Russia, too, has tried to exploit the winter letup, using the time to mobilize hundreds of thousands of conscripts, prisoners-turned-mercenaries and other troops in a bid to replenish a military force severely depleted by a year of war. The U.S. Defense Department estimates Moscow may have already lost half its battle tanks.

Now, as the Kremlin aims to show the fight is not over, it appears to have set its sights on capturing the remaining Ukrainian-held areas of the eastern Donbas — an area Putin has already claimed to have annexed but does not fully control.

All the while, Ukraine’s backers from Brussels to Washington are closely watching one another for signs of whether support for Kyiv is waxing or waning, whether U.S. Republicans will balk at continued military aid as the war drags on, whether cold feet in Paris or Berlin may renew a push for peace and who will move first to provide even deadlier weaponry amid persistent fears of escalating the conflict into a world war with nuclear-armed Russia. 

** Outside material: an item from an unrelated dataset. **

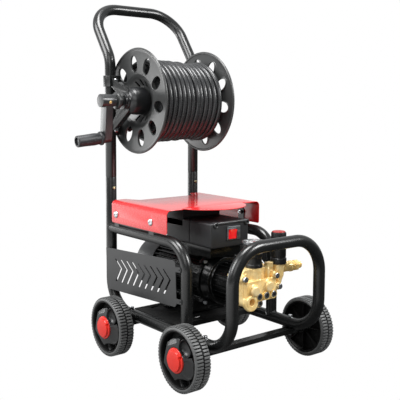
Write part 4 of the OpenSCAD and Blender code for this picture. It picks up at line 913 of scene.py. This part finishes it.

Foreign Minister Urmas Reinsalu of Estonia, a NATO member on Russia’s doorstep, said Western allies remain in lockstep with Ukraine’s position that it must not bargain with Moscow for its own sovereign territory — resolve he said he hoped would persist in year two.

“But we have to admit that without stronger and more vital Western countries’ support, Ukraine will not win,” Reinsalu told NBC News.

Fast advances in Russia’s offensive could increase concerns about the Western alliance’s staying power as the war enters its second year. To Putin’s chagrin, Western fears that the war’s mounting costs and reverberations from economic sanctions imposed on Russia would erode support for Ukraine have so far not been borne out.

In Kyiv, Ruslan Stefanchuk, the speaker of Ukraine’s parliament, said the more pressing concern should be that “Ukrainian soldiers who defend Europe with their shields don’t get tired.”

“Otherwise, all other European people and nations will have to get tired of the war,” Stefanchuk said, suggesting that if Ukraine is defeated, other Western militaries would be forced to fight Russia themselves.

Yet the war’s economic toll continues to climb, as Europeans struggle through a winter of record-high energy bills and a cost-of-living crisis attributed partly to the war. In the U.S., a group of Republicans in the newly GOP-controlled House is calling for an immediate stop to U.S. assistance to Ukraine, as a new Associated Press-NORC poll shows support among Americans for arming Ukraine has fallen from 60% in May to just 48% this month.

“We know that some of the people, especially the Republicans, are a little more hesitant in terms of the amount of help provided to Ukraine,” Adrian Kubicki, Poland’s consul general in New York, said in an interview. “This is actually our job, our diplomatic job: to convince them that this is the only choice and there is no alternative.”

In hope of staving off any further fatigue, Biden and other Western leaders gathering in Warsaw this week are aiming to drive home the stakes of continued investments in Ukraine’s defense, arguing that a Russia unchecked in Ukraine will be a Russia undeterred elsewhere.